┌─ EXTRACTED ENTRIES

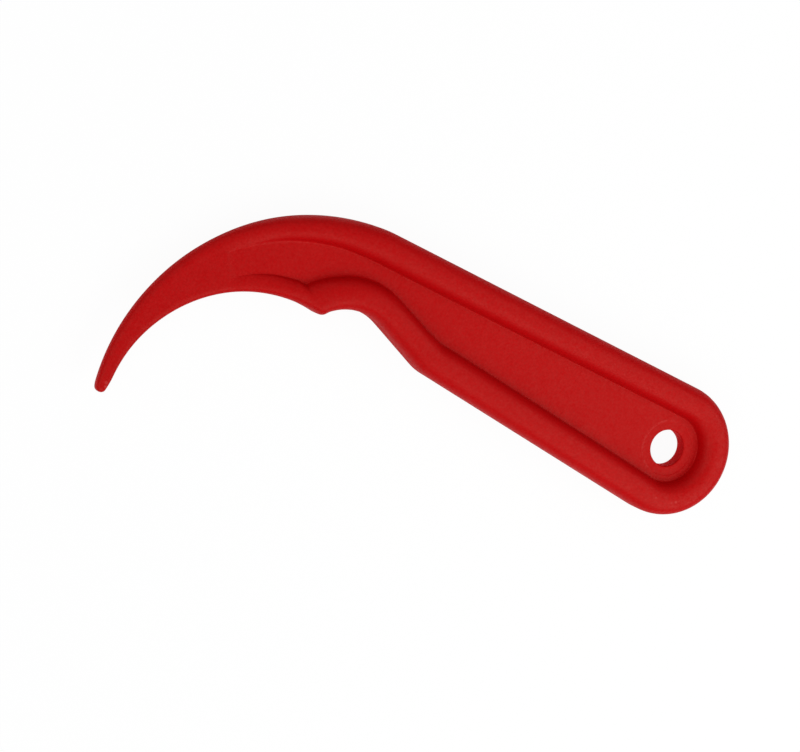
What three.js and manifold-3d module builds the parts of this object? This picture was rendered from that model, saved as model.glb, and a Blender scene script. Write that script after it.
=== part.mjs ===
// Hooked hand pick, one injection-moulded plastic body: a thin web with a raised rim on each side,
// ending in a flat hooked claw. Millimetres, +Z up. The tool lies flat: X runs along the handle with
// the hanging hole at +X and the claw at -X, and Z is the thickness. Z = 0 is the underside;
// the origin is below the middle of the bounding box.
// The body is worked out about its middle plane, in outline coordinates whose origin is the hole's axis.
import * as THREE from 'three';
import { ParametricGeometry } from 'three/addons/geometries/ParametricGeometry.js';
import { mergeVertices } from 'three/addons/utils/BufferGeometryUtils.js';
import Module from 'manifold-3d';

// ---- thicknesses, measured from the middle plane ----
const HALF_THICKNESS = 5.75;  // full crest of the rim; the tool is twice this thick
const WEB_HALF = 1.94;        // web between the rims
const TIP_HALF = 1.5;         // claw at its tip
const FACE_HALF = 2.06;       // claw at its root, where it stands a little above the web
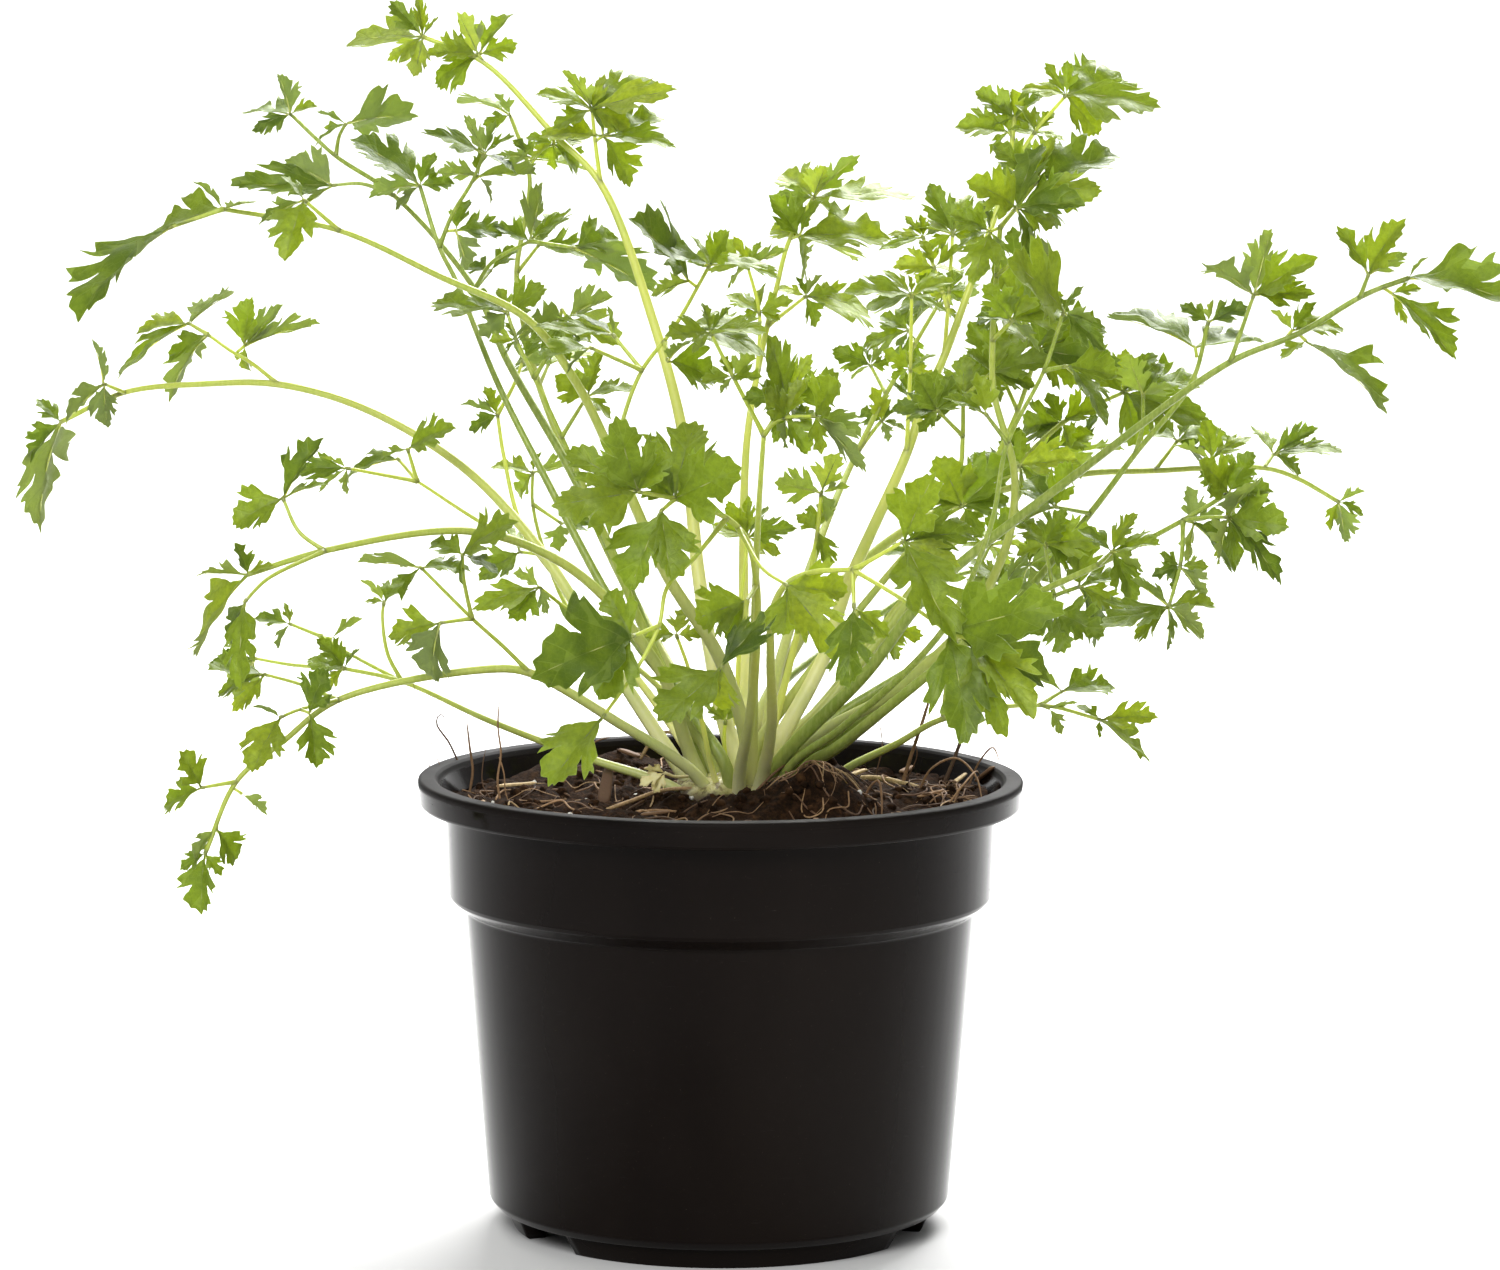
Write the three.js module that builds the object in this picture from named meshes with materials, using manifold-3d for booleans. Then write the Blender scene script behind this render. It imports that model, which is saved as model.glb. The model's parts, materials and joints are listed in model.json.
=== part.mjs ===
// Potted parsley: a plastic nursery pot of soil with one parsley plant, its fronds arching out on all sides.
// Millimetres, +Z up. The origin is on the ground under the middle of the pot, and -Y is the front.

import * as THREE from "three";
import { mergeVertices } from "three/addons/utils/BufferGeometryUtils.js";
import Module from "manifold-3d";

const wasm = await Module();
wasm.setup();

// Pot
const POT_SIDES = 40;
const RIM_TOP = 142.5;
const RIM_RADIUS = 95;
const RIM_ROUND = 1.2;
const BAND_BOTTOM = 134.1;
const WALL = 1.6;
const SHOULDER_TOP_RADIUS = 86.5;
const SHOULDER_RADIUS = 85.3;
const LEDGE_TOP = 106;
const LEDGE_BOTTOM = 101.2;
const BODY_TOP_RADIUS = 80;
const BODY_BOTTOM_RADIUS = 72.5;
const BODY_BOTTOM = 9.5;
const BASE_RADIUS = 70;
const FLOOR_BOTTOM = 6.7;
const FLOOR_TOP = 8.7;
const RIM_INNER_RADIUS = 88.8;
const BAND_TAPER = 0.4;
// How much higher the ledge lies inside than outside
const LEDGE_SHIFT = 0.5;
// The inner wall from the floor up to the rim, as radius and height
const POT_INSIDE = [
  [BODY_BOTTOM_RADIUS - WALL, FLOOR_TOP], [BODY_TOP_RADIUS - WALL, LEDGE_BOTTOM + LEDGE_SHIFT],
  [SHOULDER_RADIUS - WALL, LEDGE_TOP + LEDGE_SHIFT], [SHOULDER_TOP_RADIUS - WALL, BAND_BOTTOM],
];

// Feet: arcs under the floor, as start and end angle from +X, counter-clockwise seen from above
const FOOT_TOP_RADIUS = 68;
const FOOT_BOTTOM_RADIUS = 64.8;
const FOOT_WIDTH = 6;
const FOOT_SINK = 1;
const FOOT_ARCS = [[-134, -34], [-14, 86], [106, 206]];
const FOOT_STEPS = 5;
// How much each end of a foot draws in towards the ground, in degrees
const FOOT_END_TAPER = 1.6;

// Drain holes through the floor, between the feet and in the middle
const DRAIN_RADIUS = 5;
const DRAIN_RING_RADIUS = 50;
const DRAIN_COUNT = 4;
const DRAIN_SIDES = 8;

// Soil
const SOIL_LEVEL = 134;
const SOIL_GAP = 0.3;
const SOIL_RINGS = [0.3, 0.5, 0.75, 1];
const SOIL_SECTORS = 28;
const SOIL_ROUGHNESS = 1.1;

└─

OBJECTIVE | Please quote the records above exactly, without skipping a line.

CORRECT RESPONSE |
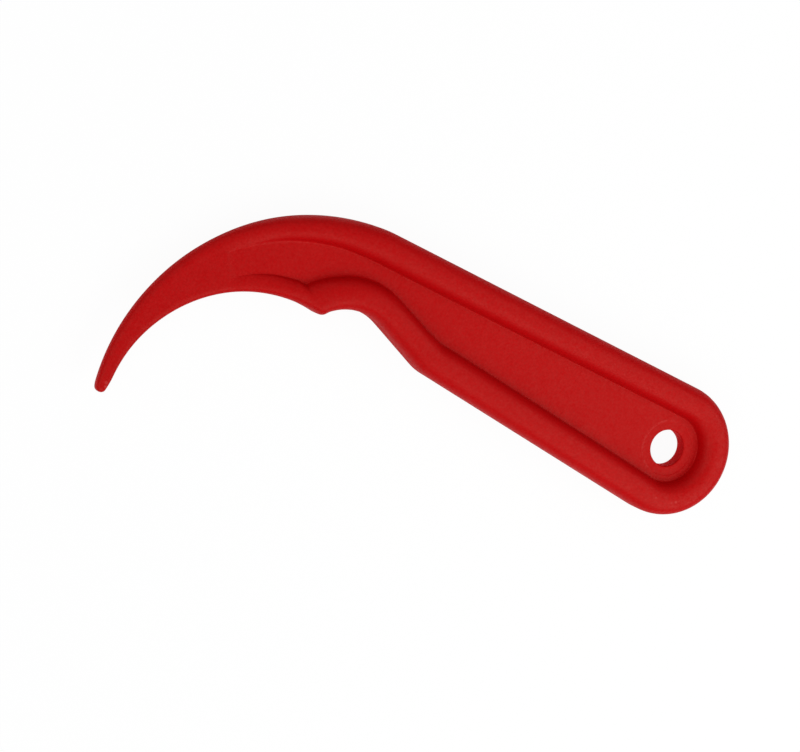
What three.js and manifold-3d module builds the parts of this object? This picture was rendered from that model, saved as model.glb, and a Blender scene script. Write that script after it.
=== part.mjs ===
// Hooked hand pick, one injection-moulded plastic body: a thin web with a raised rim on each side,
// ending in a flat hooked claw. Millimetres, +Z up. The tool lies flat: X runs along the handle with
// the hanging hole at +X and the claw at -X, and Z is the thickness. Z = 0 is the underside;
// the origin is below the middle of the bounding box.
// The body is worked out about its middle plane, in outline coordinates whose origin is the hole's axis.
import * as THREE from 'three';
import { ParametricGeometry } from 'three/addons/geometries/ParametricGeometry.js';
import { mergeVertices } from 'three/addons/utils/BufferGeometryUtils.js';
import Module from 'manifold-3d';

// ---- thicknesses, measured from the middle plane ----
const HALF_THICKNESS = 5.75;  // full crest of the rim; the tool is twice this thick
const WEB_HALF = 1.94;        // web between the rims
const TIP_HALF = 1.5;         // claw at its tip
const FACE_HALF = 2.06;       // claw at its root, where it stands a little above the web
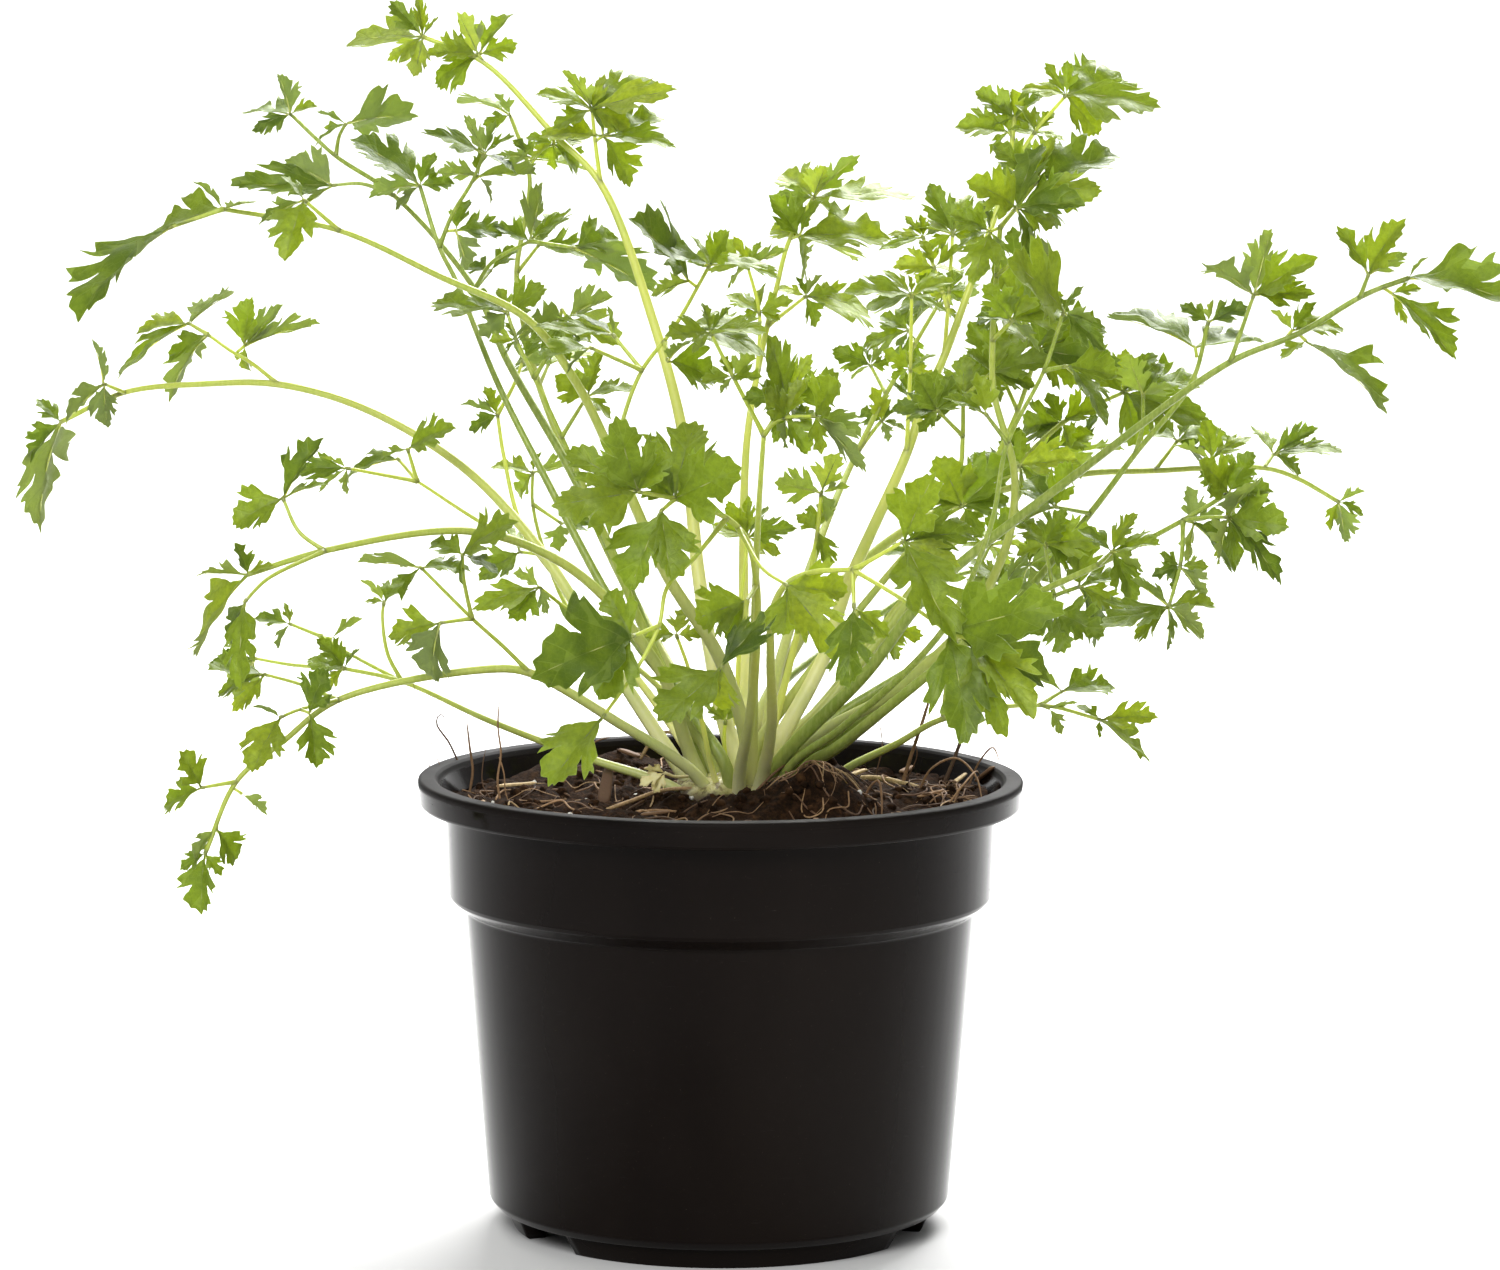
Write the three.js module that builds the object in this picture from named meshes with materials, using manifold-3d for booleans. Then write the Blender scene script behind this render. It imports that model, which is saved as model.glb. The model's parts, materials and joints are listed in model.json.
=== part.mjs ===
// Potted parsley: a plastic nursery pot of soil with one parsley plant, its fronds arching out on all sides.
// Millimetres, +Z up. The origin is on the ground under the middle of the pot, and -Y is the front.

import * as THREE from "three";
import { mergeVertices } from "three/addons/utils/BufferGeometryUtils.js";
import Module from "manifold-3d";

const wasm = await Module();
wasm.setup();

// Pot
const POT_SIDES = 40;
const RIM_TOP = 142.5;
const RIM_RADIUS = 95;
const RIM_ROUND = 1.2;
const BAND_BOTTOM = 134.1;
const WALL = 1.6;
const SHOULDER_TOP_RADIUS = 86.5;
const SHOULDER_RADIUS = 85.3;
const LEDGE_TOP = 106;
const LEDGE_BOTTOM = 101.2;
const BODY_TOP_RADIUS = 80;
const BODY_BOTTOM_RADIUS = 72.5;
const BODY_BOTTOM = 9.5;
const BASE_RADIUS = 70;
const FLOOR_BOTTOM = 6.7;
const FLOOR_TOP = 8.7;
const RIM_INNER_RADIUS = 88.8;
const BAND_TAPER = 0.4;
// How much higher the ledge lies inside than outside
const LEDGE_SHIFT = 0.5;
// The inner wall from the floor up to the rim, as radius and height
const POT_INSIDE = [
  [BODY_BOTTOM_RADIUS - WALL, FLOOR_TOP], [BODY_TOP_RADIUS - WALL, LEDGE_BOTTOM + LEDGE_SHIFT],
  [SHOULDER_RADIUS - WALL, LEDGE_TOP + LEDGE_SHIFT], [SHOULDER_TOP_RADIUS - WALL, BAND_BOTTOM],
];

// Feet: arcs under the floor, as start and end angle from +X, counter-clockwise seen from above
const FOOT_TOP_RADIUS = 68;
const FOOT_BOTTOM_RADIUS = 64.8;
const FOOT_WIDTH = 6;
const FOOT_SINK = 1;
const FOOT_ARCS = [[-134, -34], [-14, 86], [106, 206]];
const FOOT_STEPS = 5;
// How much each end of a foot draws in towards the ground, in degrees
const FOOT_END_TAPER = 1.6;

// Drain holes through the floor, between the feet and in the middle
const DRAIN_RADIUS = 5;
const DRAIN_RING_RADIUS = 50;
const DRAIN_COUNT = 4;
const DRAIN_SIDES = 8;

// Soil
const SOIL_LEVEL = 134;
const SOIL_GAP = 0.3;
const SOIL_RINGS = [0.3, 0.5, 0.75, 1];
const SOIL_SECTORS = 28;
const SOIL_ROUGHNESS = 1.1;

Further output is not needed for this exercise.